La conferenza stampa di Draghi non ha fatto nulla per spegnere le speculazioni che la Banca Centrale Europea (BCE) dovrà allentare la politica monetaria nuovamente fra non molto. Il Presidente uscente ieri ha dichiarato che i dati dall’ultimo vertice di politica monetaria della banca hanno confermato che il rallentamento della fine del 2018 si sta “prolungando nell’anno in corso” e che i rischi per l’economia rimangono inclinati al ribasso, grazie alla geopolitica, ai conflitti commerciali ed alle “vulnerabilità nei mercati emergenti”.

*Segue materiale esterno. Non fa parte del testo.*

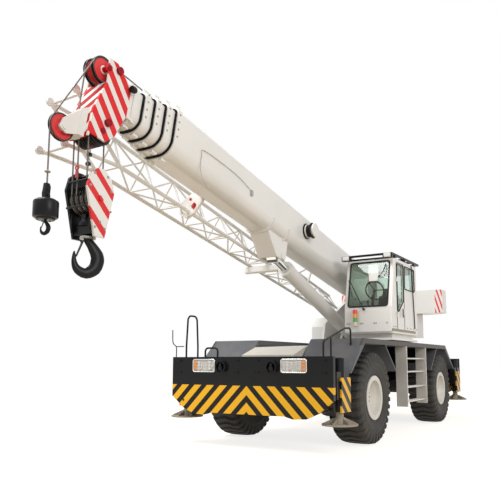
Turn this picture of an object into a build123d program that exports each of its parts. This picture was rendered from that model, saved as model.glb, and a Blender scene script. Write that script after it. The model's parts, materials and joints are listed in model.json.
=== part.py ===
from build123d import *
import os
from math import cos, radians, sin

os.makedirs("parts", exist_ok=True)

# A rough-terrain mobile crane with a telescopic boom, a stowed lattice jib and four outriggers.
# Millimetres, +X forward, +Y to the left, +Z up, origin on the ground under the middle of the whole.
# In a name, "left" is the +Y side, and lengths along the boom run from its foot pin.

# Clearances
run = 8.0
seat = 0.3
pin_play = 0.05

# Carrier
body_half = 1547.0
frame_half = 450.0
frame_low = 980.0
frame_top = 1500.0
deck_top = 1822.0
deck_edge = 90.0
deck_inner = 541.0
bumper_reach = 4000.0
rear_reach = 4050.0
bumper_plate = 50.0
bumper_top = 1506.0
bumper_skin = 10.0
box_length = 600.0
box_low = 800.0
box_top = 1490.0
box_half = 1390.0

# Wheels and axles
axle_x = 2200.0
wheel_radius = 800.0
wheel_half_width = 300.0
wheel_y = 1240.0
bead_radius = 318.0
bead_half = 248.0
flange_radius = 381.0
hub_radius = 175.0
dish_radius = 205.0
dish_depth = 100.0
spindle_radius = 75.0
kingpin_y = 860.0
kingpin_radius = 45.0
knuckle_eye_radius = 95.0
knuckle_eye_half = 100.0
axle_tube_radius = 110.0
diff_radius = 170.0
axle_pad_y = 360.0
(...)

Draghi ha incolpato in particolare il Presidente USA Donald Trump, le cui ripetute minacce di dazi, ha detto, hanno contribuito all’indebolimento della fiducia delle imprese. La BCE aveva già presentato il suo piano d’azione per il resto dell’anno il mese scorso, quando ha cambiato le linee guida escludendo un aumento dei tassi per quest’anno ed annunciando una nuova serie di prestiti a lungo termine, o TLTRO, a partire da settembre.

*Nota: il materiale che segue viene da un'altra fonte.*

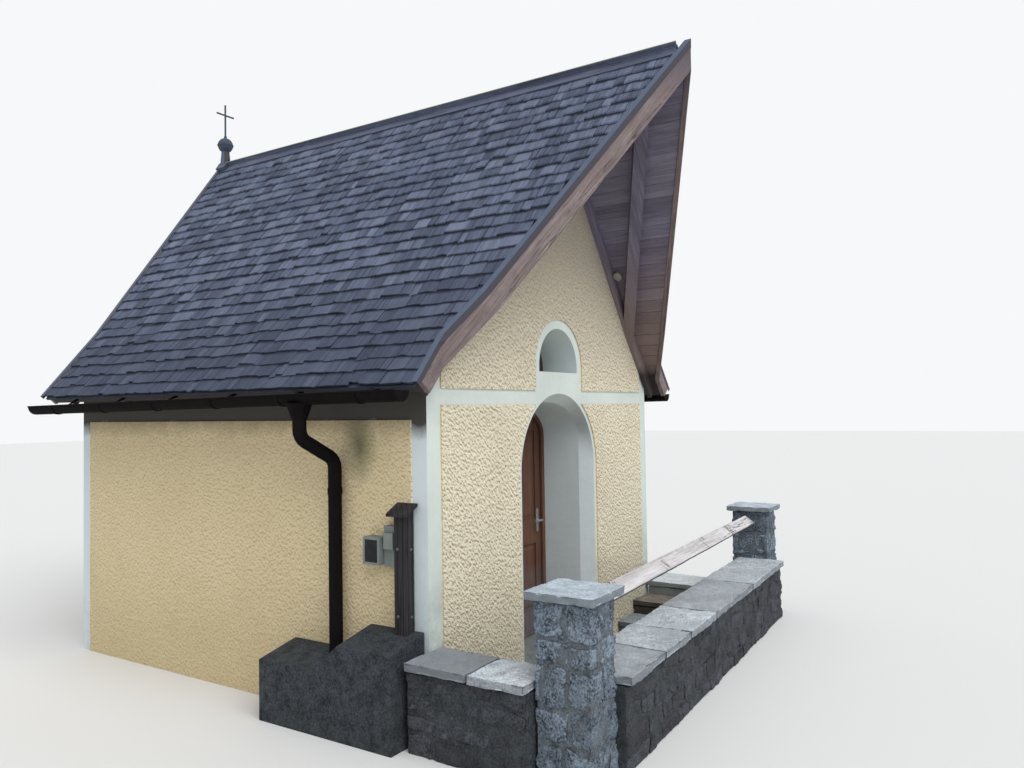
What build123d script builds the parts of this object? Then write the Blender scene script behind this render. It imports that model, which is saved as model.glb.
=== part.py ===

Ma i pochi dettagli forniti a proposito delle TLTRO in quella occasione spingono a chiedersi se veramente allenteranno le condizioni monetarie o se non siano semplicemente intese per passare sopra all’accesso al credito esistente per fermare prematuramente le condizioni di inasprimento. Draghi ha declinato i ripetuti inviti a chiarire questa ambiguità ieri, affermando che l’argomento non sarà discusso fino al prossimo vertice del Consiglio Direttivo, a giugno.
“Abbiamo bisogno di maggiori informazioni” è stata la secca spiegazione. Sulla stessa linea, Draghi ha evitato di dare una risposta diretta alla domanda circa l’eventualità che il mitigare l’impatto dei tassi di interesse negativi non sia altro che (come ritengono molti analisti) un primo passo verso un ulteriore taglio dei tassi di deposito della BCE dall’attuale livello di -0,4%.
Entro giugno dovrebbe essere più chiaro se, e quanto fortemente e rapidamente, la zona euro si riprenderà da un rallentamento che non sembra ancora aver fatto il suo corso. Gli indicatori futuri del motore della zona euro, la Germania, sono ancora cupi: gli ordinativi sono crollati del 4,2% a febbraio e la componente sulle aspettative dell’indice Ifo sulla fiducia delle imprese resta vicina al minimo di sette anni, malgrado il lieve rialzo di marzo.
“Anche se la BCE tenta di sembrare ottimista, ha cominciato a prepararsi per la materializzazione di scenari ribassisti”, spiega Jan von Gerich di Nordea Markets. “Riteniamo che altri tagli dei tassi siano ancora inclusi nella cassetta degli attrezzi e che ulteriori dati deludenti possano ora più facilmente alimentare le aspettative dei mercati di interventi simili”.
Draghi è tornato più di una volta sul fatto che la BCE ha sufficienti strumenti a disposizione per riportare l’inflazione all’obiettivo dopo anni di delusioni. Ma il tasso di inflazione core della zona euro tende al ribasso da 10 anni malgrado le misure sempre più non convenzionali adottate per fargli invertire rotta. Dopo essere sceso allo 0,8% su base annua a marzo, si attesta a meno della metà del livello desiderato.
Draghi è sembrato suggerire che la banca centrale lascerà surriscaldare l’economia della zona euro affermando che non c’è un “tetto implicito” all’obiettivo a medio termine di poco meno del 2%. Invitando di fatto le forze inflazionarie - accordi su un aumento dei compensi o debolezza dei tassi di cambio - a tentare la sorte.
Sarebbe troppo bello. Ma l’inflazione rimane elusiva. E con la Federal Reserve che si è appena presa una pausa dagli aumenti, la possibilità che la BCE alzi i tassi di interesse in questo ciclo potrebbe essersi volatilizzata.